Alguns anos atrás, gigantescos estoques do medicamento Tamiflu foram adquiridos por diversos governos em meio à pandemia da Gripe A. No caso da França, 94 milhões de vacinas foram adquiridas, para uma população inferior a 67 milhões, algo que favoreceu consideravelmente a empresa farmacêutica suíça A F. Hoffmann–La Roche AG, fabricante do Tamiflu, e também a Donald Rumsfeld, ex-secretário de defesa dos Estados Unidos e acionista da empresa americana Gilead Sciences, proprietária dos direitos do Tamiflu. Isto ocorreu, mesmo tendo em vista os questionamentos quanto à eficácia do medicamento, tendo sido defendido, por pesquisadores e profissionais de saúdes, que o medicamento não evitaria a disseminação da gripe, nem mesmo reduziria as complicações perigosas da doença, sendo o medicamento tão eficaz quanto um analgésico comum.
Diversos governos, entre eles o brasileiro, gastaram consideráveis somas, chegando a muitos casos a bilhões de dólares, na compra deste medicamento, que poderia, de acordo com muitos profissionais da área, ser substituído por analgésicos comuns. No caso do governo brasileiro, o Ministério da Saúde gastou um montante de R$ 400 milhões. Já na atual pandemia do Covid-19, podemos enxergar certas semelhanças, quando analisamos a insistência de alguns representantes no uso do medicamento Cloroquina, como o presidente dos Estados Unidos Donald Trump, que insistentemente, durante considerável tempo, promoveu o uso da Cloroquina, mesmo sem comprovação quanto a sua eficácia.
Torna-se interessante analisarmos que o presidente é um dos acionistas da empresa Sanofi, empresa francesa do setor farmacêutico que detém a patente da droga. Assim como o presidente americano, outro acionista é Ken Fisher, que é um dos maiores doadores de campanha para os republicanos, mesmo partido do presidente Donald Trump. Na mesma linha, em maio o governo brasileiro passou a considerar o uso do medicamento. Através de protocolo do Ministério da Saúde, se tornou possível o uso da droga para pacientes que apresentassem sintomas do Covid-19, desde que assinassem um termo de consentimento, reconhecendo que não há estudos conclusivos de que a cloroquina melhore de fato seu quadro de saúde.
Podemos verificar facilmente que a empresa farmacêutica Apsen, produtora do medicamento Reuquinol, medicamente composto por hidroxocloroquina, derivado este da cloroquina, tem como seu proprietário Renato Spallicci, um entusiasta do governo do presidente Jair Bolsonaro. Sua empresa consequentemente se beneficiou da ampla divulgação em torno do medicamento, tendo o remédio se esgotado nas farmácias de todo o Brasil, obrigando a Apsen a colocar em prática um plano emergencial para triplicar a produção do Reuquinol.
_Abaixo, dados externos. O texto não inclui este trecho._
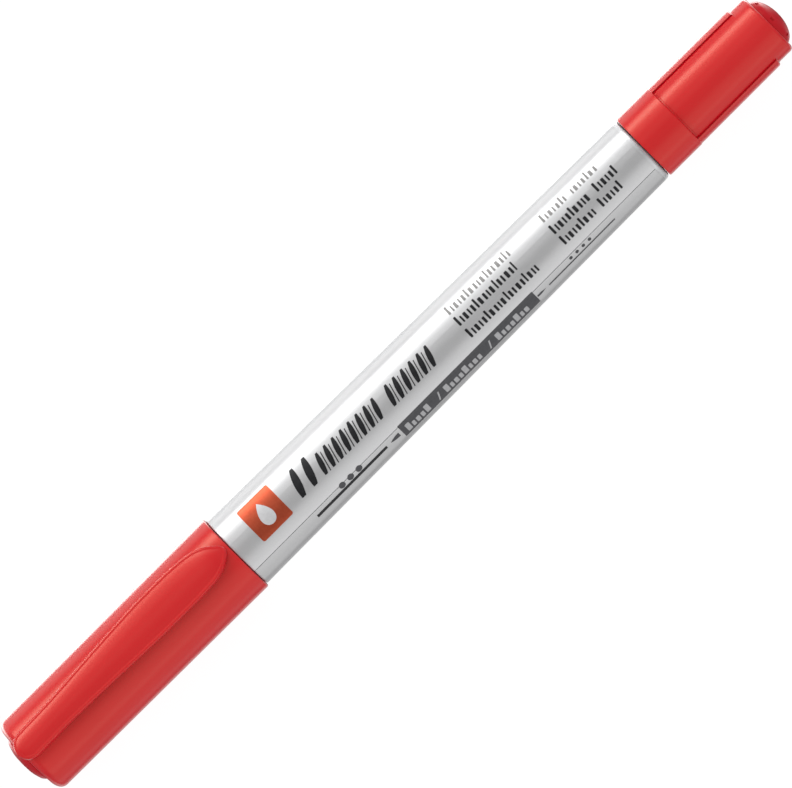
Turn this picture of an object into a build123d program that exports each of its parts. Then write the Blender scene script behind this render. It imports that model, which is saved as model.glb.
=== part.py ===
from build123d import *
import os
from math import sin, cos, tan, radians, degrees, sqrt, atan2, hypot, pi

os.makedirs("parts", exist_ok=True)

# ---------------------------------------------------------------------------
# Dual-tip calligraphy marker, both caps on, lying along X with its clip up.
# +X points to the fine nib and its small cap, -X to the broad nib and its
# large cap with the clip. Millimetres. The profiles are drawn about the
# marker's own axis and lifted by AXIS_Z, so that the large cap touches Z = 0.
# ---------------------------------------------------------------------------

# overall
HALF_LENGTH = 70.0          # dome of either inner cap to mid-length
AXIS_Z = 6.11               # largest radius of the large cap
TURN_SMALL = 12.5           # the small cap sits turned by this much, degrees
SEAM_ANGLE = 50.0           # film seam, degrees from +Z towards -Y

# barrel and film
BARREL_X0 = -30.36          # face that the large cap's mouth stops at
BARREL_X1 = 45.00           # rounded shoulder at the small cap
FILM_X0, FILM_X1 = -30.16, 44.15
FILM_R_REF, FILM_X_REF, FILM_SLOPE = 5.735, -28.8, -0.00854
FILM_T = 0.09               # film thickness
FILM_GLUE = 0.01            # adhesive under the film
BARREL_WALL = 1.0
SHOULDER_R = 0.65

# large cap
LC_MOUTH, LC_END = -30.46, -68.95
LC_R_MOUTH, LC_R_END = 6.11, 5.98
LC_BORE_R = 5.06
LC_HOLE_R = 3.70
LC_END_WALL = 1.3

# small cap
SC_MOUTH, SC_END = 45.08, 68.25
SC_RING_R, SC_RING_X1 = 5.14, 50.90
SC_BODY_R = 4.67
SC_RIB_R0, SC_RIB_R1, SC_RIB_X1 = 5.07, 5.03, 65.60
SC_RIB_Y = 4.27             # each rib's upright edge, from the cap's middle plane
SC_BORE_R = 4.50
SC_HOLE_R = 3.79
SC_END_WALL = 1.0

# necks and seals
BROAD_NECK_R, FINE_NECK_R = 5.00, 4.44
BROAD_SEAL_R, FINE_SEAL_R = 3.90, 3.00
SEAL_GAP = 0.06

# nibs
BROAD_TIP_X, BROAD_NIB_R, BROAD_TIP_R = -57.0, 1.30, 0.50
FINE_TIP_X, FINE_NIB_R, FINE_TIP_R = 62.8, 0.35, 0.20
FERRULE_R = 0.80

# reservoir
RES_X0, RES_X1, RES_R, WRAP_T = -19.0, 37.0, 3.70, 0.08


def film_r(x):
    return FILM_R_REF + FILM_SLOPE * (x - FILM_X_REF)


def barrel_r(x):
    return film_r(x) - FILM_T - FILM_GLUE


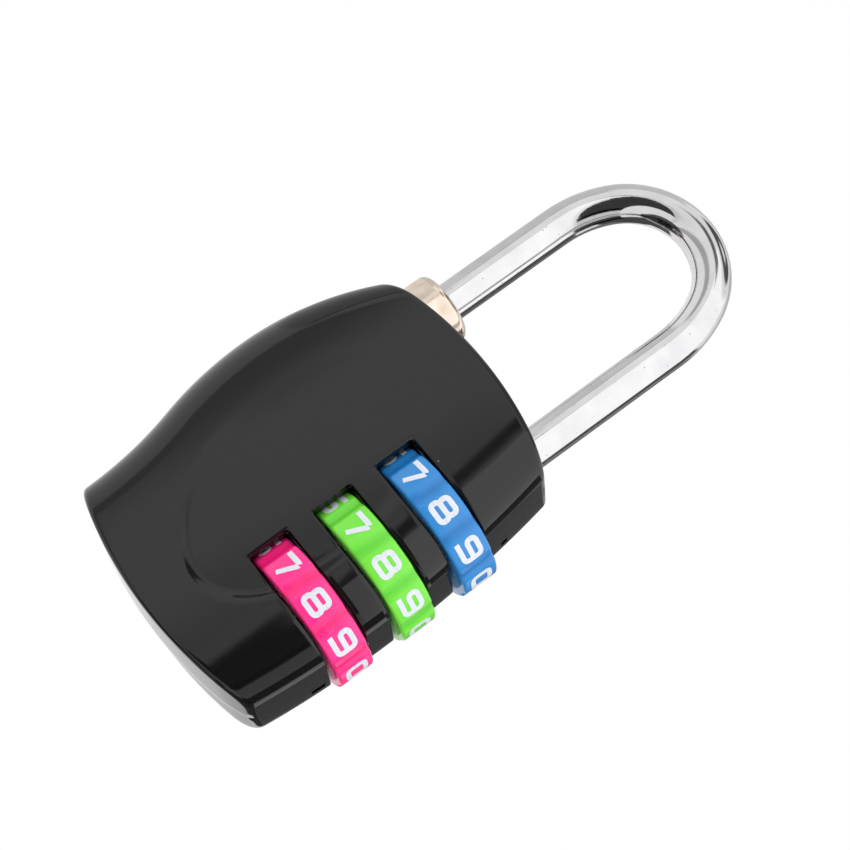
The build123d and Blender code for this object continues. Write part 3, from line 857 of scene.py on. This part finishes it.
def shell_mesh(name, facing, step, has_pad):
    """One half of the body, open at its windows: facing is -1 for the front and 1 for the back."""
    rows = shell_rows(step)
    outer = shell_grid(rows, step, 0.0, facing, has_pad)
    inner = shell_grid(rows, step, wall, facing, False)
    columns = len(outer[0])
    outline = half_outline(-16.0, 15.0, step)
    window_column = min(range(columns), key=lambda k: abs(outline[k][0] - window_left_x))
    solid = bmesh.new()
    outer_points = [[solid.verts.new(p) for p in line] for line in outer]
    inner_points = [[solid.verts.new(p) for p in line] for line in inner]
    partner = {}
    for outer_line, inner_line in zip(outer_points, inner_points):
        partner.update(zip(outer_line, inner_line))
    directed = set()
    for r in range(len(rows) - 1):
        below, above = outer_points[r], outer_points[r + 1]
        middle = (rows[r][1] + rows[r + 1][1]) / 2
        levels = rows[r + 1][0] == "level" and rows[r][0] in ("level", "lower")
        in_window = levels and any(abs(middle - z) < window_height / 2 for z in window_middles)
        for c in range(columns - 1):
            if in_window and c >= window_column:
                continue
            quad = [below[c], below[c + 1], above[c + 1], above[c]]
            solid.faces.new(quad)
            solid.faces.new([partner[v] for v in reversed(quad)])
            directed |= {(quad[k - 1], quad[k]) for k in range(4)}
    for a, b in directed:
        if (b, a) not in directed:
            solid.faces.new([b, a, partner[a], partner[b]])
    bmesh.ops.remove_doubles(solid, verts=solid.verts, dist=0.002 * MM)
    bmesh.ops.dissolve_degenerate(solid, edges=solid.edges, dist=0.001 * MM)
    bmesh.ops.recalc_face_normals(solid, faces=solid.faces)
    return to_mesh(solid, name)


def box_mesh(middle, size):
    """A closed box, all values in millimetres."""
    solid = bmesh.new()
    stretch = Matrix.Diagonal((*(Vector(size) * MM), 1.0))
    bmesh.ops.create_cube(solid, size=1.0, matrix=Matrix.Translation(Vector(middle) * MM) @ stretch)
    return to_mesh(solid, "box")


def rod_mesh(middle, radius, length, direction):
    """A closed round rod along a direction, all values in millimetres."""
    solid = bmesh.new()
    turn = Vector((0.0, 0.0, 1.0)).rotation_difference(Vector(direction)).to_matrix().to_4x4()
    bmesh.ops.create_cone(
        solid, cap_ends=True, segments=96, radius1=radius * MM, radius2=radius * MM, depth=length * MM,
        matrix=Matrix.Translation(Vector(middle) * MM) @ turn)
    return to_mesh(solid, "rod")


def combine(mesh, tool_mesh, operation):
    """The mesh joined with a tool mesh (UNION) or cut by it (DIFFERENCE), as a plain mesh."""
    host = bpy.data.objects.new(mesh.name, mesh)
    tool = bpy.data.objects.new("tool", tool_mesh)
    scene.collection.objects.link(host)
    scene.collection.objects.link(tool)
    modifier = host.modifiers.new("combine", "BOOLEAN")
    modifier.operation = operation
    modifier.object = tool
    depsgraph = bpy.context.evaluated_depsgraph_get()
    result = bpy.data.meshes.new_from_object(host.evaluated_get(depsgraph), depsgraph=depsgraph)
    result.name = mesh.name
    bpy.data.objects.remove(host)
    bpy.data.objects.remove(tool)
    bpy.data.meshes.remove(tool_mesh)
    return result


post_places = [(-11.2, 28.0), (-8.2, 6.3), (1.6, 35.9), (1.6, 4.6)]
post_radius = 1.6
post_start = 0.02                # just off the mid-plane
post_end = 5.66                  # inside the wall
post_bore = 0.81
bore_end = 4.0
ferrule_x = -8.47
ferrule_hole = 3.77
leg_x = 9.33
leg_hole = 2.25
hole_low = 36.5                  # inside the body
hole_high = 41.9                 # above it
nick_y = 2.1
nick_width = 0.7
nick_depth = 0.5
nicks = [(31.9, 0.8), (9.1, 1.5)]         # middle height and length

casings = {}
for facing, name, step, has_pad in (
        (-1, "front_casing", 0.25, True), (1, "back_casing", 0.5, False)):
    mesh = shell_mesh(name, facing, step, has_pad)
    for x, z in post_places:
        middle_y = facing * (post_start + post_end) / 2
        post = rod_mesh((x, middle_y, z), post_radius, post_end - post_start, (0, 1, 0))
        bore = rod_mesh((x, facing * (bore_end - 0.2) / 2, z), post_bore, bore_end + 0.2, (0, 1, 0))
        mesh = combine(mesh, post, "UNION")
        mesh = combine(mesh, bore, "DIFFERENCE")
    for x, radius in ((ferrule_x, ferrule_hole), (leg_x, leg_hole)):
        hole = rod_mesh((x, 0.0, (hole_low + hole_high) / 2), radius, hole_high - hole_low, (0, 0, 1))
        mesh = combine(mesh, hole, "DIFFERENCE")
    casings[name] = mesh
for z, length in nicks:
    nick = box_mesh((right_x(z), nick_y, z), (2 * nick_depth, nick_width, length))
    casings["back_casing"] = combine(casings["back_casing"], nick, "DIFFERENCE")

gloss_black, tree, shader = new_finish("gloss_black", IOR=1.5)
dust = use(tree, specks, Spacing=3.2, Radius=0.035, Share=0.35)
dusty = mixed_color(tree, dust, (0.0062, 0.0062, 0.0068), (0.16, 0.16, 0.15))
tree.links.new(dusty, shader.inputs["Base Color"])
rub(tree, shader, 1.4, 0.42, 0.05, use(tree, blotches, Size=6.0, Low=0.025, High=0.05))
add_relief(tree, shader, use(tree, blotches, Size=2.4), 0.0006, 0.5)

for name, node in (("front_casing", "front_shell"), ("back_casing", "back_shell")):
    finish_mesh(casings[name], 40)
    casing = add_piece(name, casings[name], "housing", gloss_black)
    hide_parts(node)

# --- Ferrule ---
# A brass collar turned to shape, plated in warm champagne nickel and pressed into the frame
# round the short leg's hole.
nickel, tree, shader = new_finish("champagne_nickel", Metallic=1.0)
mottle(tree, shader, 1.5, (0.70, 0.57, 0.46), (0.84, 0.74, 0.64))
dull(tree, shader, 0.7, 0.10, 0.18)
add_relief(tree, shader, use(tree, tool_lines, Pitch=0.05), 0.0015)
coat(nickel, "ferrule")

# --- Camera ---
# The lock is seen from a little towards its dial side and from below its middle, through a
# long lens. The camera is rolled over, so that the shackle points to the upper right.
camera_azimuth = radians(22.48)
camera_elevation = radians(-12.26)
camera_roll = radians(54.33)
camera_distance = 250.0 * MM
camera_aim = Vector((0.7, 0.0, 33.0)) * MM

backward = Vector((
    sin(camera_azimuth) * cos(camera_elevation),
    -cos(camera_azimuth) * cos(camera_elevation),
    sin(camera_elevation),
))
level_right = Vector((cos(camera_azimuth), sin(camera_azimuth), 0.0))
level_up = backward.cross(level_right)
right = level_right * cos(camera_roll) + level_up * sin(camera_roll)
up = level_up * cos(camera_roll) - level_right * sin(camera_roll)
camera_data = bpy.data.cameras.new("camera")
camera_data.lens = 108.8         # millimetres, as the next line
camera_data.sensor_width = 36.0
camera_data.clip_start = 0.01
camera = bpy.data.objects.new("camera", camera_data)
axes = Matrix((right, up, backward)).transposed().to_4x4()
camera.matrix_world = Matrix.Translation(camera_aim + backward * camera_distance) @ axes
scene.collection.objects.link(camera)
scene.camera = camera
scene.view_settings.view_transform = "Standard"

# --- Light tent ---
# White light from all round, with a few dark gaps between its panels, which draw the dark lines
# in the gloss of the body and the chrome.
world = bpy.data.worlds.new("light_tent")
world.use_nodes = True
scene.world = world
sky = world.node_tree
sky.nodes.clear()
ray = feed(sky, "ShaderNodeTexCoord")
parts = feed(sky, "ShaderNodeSeparateXYZ", ray.outputs["Generated"])
depth = math(sky, "MULTIPLY", parts.outputs["Y"], -1.0)
around = math(sky, "MULTIPLY", math(sky, "ARCTAN2", parts.outputs["X"], depth), 180 / pi)
height = math(sky, "MULTIPLY", math(sky, "ARCSINE", parts.outputs["Z"]), 180 / pi)


def between(value, low, high, soft):
    """1 where a value lies between two limits, in degrees, and 0 outside, with soft edges."""
    rise = feed(sky, "ShaderNodeMapRange", value, low - soft, low + soft, 0.0, 1.0,
                interpolation_type="SMOOTHSTEP")
    fall = feed(sky, "ShaderNodeMapRange", value, high - soft, high + soft, 1.0, 0.0,
                interpolation_type="SMOOTHSTEP")
    return math(sky, "MULTIPLY", rise, fall)


# Azimuth from, to and softness, elevation from, to and softness, and how much light is left
panels = [
    (-49.0, -31.0, 3.0, -90.0, 14.0, 1.0, 0.5),
    (-18.0, -13.0, 3.0, -90.0, 14.0, 1.0, 0.75),
    (-13.4, 60.0, 0.4, -30.0, 7.4, 0.4, 0.05),
    (50.0, 66.0, 3.0, -30.0, 7.4, 0.4, 0.05),
    (66.0, 104.0, 3.0, -30.0, 7.4, 0.4, 0.75),
    (104.0, 133.0, 2.0, -30.0, 12.0, 1.0, 0.06),
    (122.0, 151.0, 2.0, 12.0, 26.0, 1.0, 0.1),
    (-12.0, 122.0, 1.0, 10.0, 60.0, 2.5, 1.35),
    (-30.0, -4.0, 4.0, 33.0, 50.0, 3.0, 0.16),
    (153.0, 200.0, 2.0, -3.0, 21.0, 1.5, 0.2),
    (-200.0, -154.0, 2.0, 4.0, 21.0, 1.5, 0.2),
    (-200.0, -58.0, 1.5, 14.0, 60.0, 1.0, 0.7),
    (-56.0, -52.0, 1.0, 14.0, 30.0, 1.0, 0.3),
    (151.0, 200.0, 1.5, 21.0, 60.0, 1.0, 0.6),
    (-180.0, 180.0, 3.0, 70.0, 84.0, 3.0, 0.1),
    (-180.0, 180.0, 3.0, -80.0, -62.0, 3.0, 0.1),
    (120.0, 200.0, 4.0, -60.0, -3.0, 2.0, 0.08),
    (-200.0, -162.0, 2.0, -60.0, -20.5, 2.0, 0.12),
]
glow = None
for left, right_edge, side_soft, low, high, level_soft, left_over in panels:
    across = between(around, left, right_edge, side_soft)
    panel = math(sky, "MULTIPLY", across, between(height, low, high, level_soft))
    light = math(sky, "MULTIPLY_ADD", panel, left_over - 1.0, 1.0)
    glow = light if glow is None else math(sky, "MULTIPLY", glow, light)
# One narrow dark gap stands askew
slant = 0.5
slant_height = 10.0
gap_light = 0.12
askew = math(sky, "MULTIPLY_ADD", math(sky, "SUBTRACT", height, slant_height), slant, around)
gap = math(sky, "MULTIPLY", between(askew, -13.2, -12.0, 0.3), between(height, 7.4, 15.0, 0.4))
glow = math(sky, "MULTIPLY", glow, math(sky, "MULTIPLY_ADD", gap, gap_light - 1.0, 1.0))
# Matt surfaces gather more light than the mirrored tent gives
spill_gain = 0.75
seen = feed(sky, "ShaderNodeLightPath")
spill = math(sky, "MULTIPLY_ADD", seen.outputs["Is Diffuse Ray"], spill_gain, 1.0)
tent = feed(sky, "ShaderNodeBackground", (1, 1, 1, 1), math(sky, "MULTIPLY", glow, spill))
plain = feed(sky, "ShaderNodeBackground", (1, 1, 1, 1), 1.0)
mixed = feed(sky, "ShaderNodeMixShader", seen.outputs["Is Camera Ray"], tent, plain)
feed(sky, "ShaderNodeOutputWorld", mixed)

# --- Floor ---
# A plain pale sheet just under the lock. It cannot be seen from underneath, and reflections
# pass through it to the light of the tent.
floor_half = 1.2                 # metres
floor_gap = 0.05
floor_level = cad_low.z - floor_gap * MM
floor_mesh = bpy.data.meshes.new("floor")
floor_mesh.from_pydata(
    [(x * floor_half, y * floor_half, floor_level) for x, y in ((-1, -1), (1, -1), (1, 1), (-1, 1))],
    [], [(0, 1, 2, 3)],
)
floor = bpy.data.objects.new("floor", floor_mesh)
scene.collection.objects.link(floor)
floor_paint = bpy.data.materials.new("pale_floor")
floor_paint.use_nodes = True
tree = floor_paint.node_tree
tree.nodes.clear()
paint = feed(tree, "ShaderNodeBsdfDiffuse", (0.86, 0.86, 0.87, 1))
clear = feed(tree, "ShaderNodeBsdfTransparent", (1, 1, 1, 1))
under = feed(tree, "ShaderNodeNewGeometry").outputs["Backfacing"]
mirrored = feed(tree, "ShaderNodeLightPath").outputs["Is Glossy Ray"]
hidden = math(tree, "MAXIMUM", under, mirrored)
feed(tree, "ShaderNodeOutputMaterial", feed(tree, "ShaderNodeMixShader", hidden, paint, clear))
floor_mesh.materials.append(floor_paint)
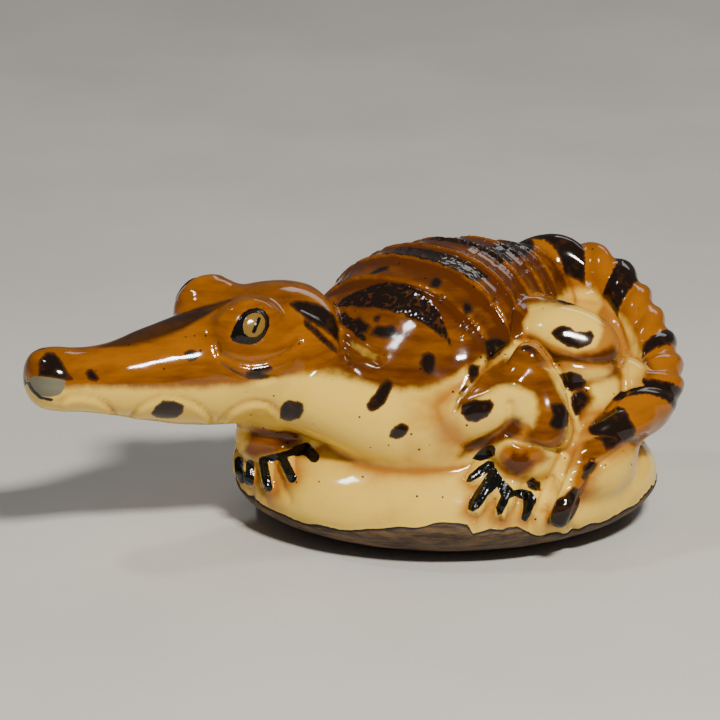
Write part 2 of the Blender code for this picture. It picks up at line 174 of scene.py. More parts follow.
PITCH = math.radians(18)
SIGHT = np.array((0.0, math.cos(PITCH), -math.sin(PITCH)))
SIGHT_RIGHT = np.array((1.0, 0.0, 0.0))
SIGHT_UP = np.array((0.0, math.sin(PITCH), math.cos(PITCH)))
AIM = np.array((0.57, -5.0, 16.0))
EYE_DISTANCE = 320.0
PIXELS_PER_MM = 11.4
PICTURE_SIDE = 720
SENSOR_WIDTH = 36
FACING_START = 0.05
HEAD_FACING_START = 0.02
FACING_GAIN = 4
FAR_OUTSIDE = -9.0
POINTS_AT_A_TIME = 4000

NOSE_BLACK = (
    (38, 376), (38, 366), (41, 357), (47, 352), (55, 353), (60, 359), (64, 367), (69, 374), (73, 380),
    (62, 379), (48, 377),
)
NOSE_GREY = (
    (27, 381), (33, 376), (46, 377), (60, 379), (66, 381), (64, 389), (60, 395), (50, 397), (40, 396),
    (31, 389),
)
NOSE_RIM = ((28, 383), (33, 391), (41, 398), (52, 400))
HEAD_SPOTS = (
    ((85, 372), (92, 369), (96, 374), (99, 378), (96, 382), (88, 379)),
    ((184, 354), (188, 350), (195, 350), (199, 354), (197, 359), (191, 361), (186, 359)),
    ((152, 411), (156, 404), (163, 400), (175, 400), (183, 404), (183, 413), (176, 418), (162, 418),
     (153, 415)),
    ((247, 371), (255, 368), (270, 365), (272, 368), (262, 373), (272, 376), (268, 379), (249, 380),
     (246, 376)),
    ((289, 303), (297, 300), (312, 302), (326, 307), (335, 316), (340, 330), (340, 345), (331, 336),
     (319, 327), (308, 321), (297, 312)),
    ((303, 319), (312, 325), (323, 334), (334, 345), (337, 353), (327, 346), (315, 335), (305, 326)),
)
EYE_RING = (
    (230, 337), (233, 328), (238, 319), (243, 312), (250, 308), (258, 307), (265, 310), (270, 317),
    (270, 326), (266, 335), (259, 342), (250, 345), (239, 344), (232, 341),
)
IRIS = (
    (243, 328), (244, 321), (248, 316), (255, 314), (261, 316), (264, 321), (264, 327), (261, 333),
    (255, 337), (249, 337), (244, 333),
)
PUPIL = ((258, 320), (253, 332))
# Fine lines of the carving: depth against the usual groove, with ridges below 0, and width in millimetres.
HEAD_CUTS = (
    (((216, 345), (219, 355), (233, 362), (250, 365), (265, 363), (280, 358), (292, 351), (300, 340)),
     1.6, 0.28),
    (((220, 364), (232, 373), (245, 379), (262, 382), (275, 379)), 1.3, 0.26),
    (((222, 360), (240, 369), (258, 372), (272, 369), (290, 361)), -0.7, 0.34),
    (((219, 321), (226, 312), (240, 305), (254, 301), (268, 305), (279, 315)), -0.9, 0.30),
    (((300, 313), (316, 321), (329, 333), (338, 346)), -1.0, 0.24),
    (((200, 309), (216, 303), (232, 298), (246, 293)), 0.7, 0.30),
)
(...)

Indo mais além, podemos verificar o lucro exorbitante, e o abuso, por parte do setor fármaco-químico. A empresa americana Gilead Sciences fixou o valor de 2.340,00 dólares para um tratamento de cinco dias contra o Covid-19, valor este que no Brasil giraria em torno 12.000,00 reais. Analistas de Wall Street disseram que o medicamento antiviral pode gerar bilhões de dólares em receita nos próximos dois anos se a pandemia continuar. A grande indústria não tem escrúpulos, além de a pandemia desmascarar quem lucra com a desgraça que se apresenta, também evidencia as desigualdades e o antagonismo social existente, mesmo em um momento onde deveria prevalecer a solidariedade.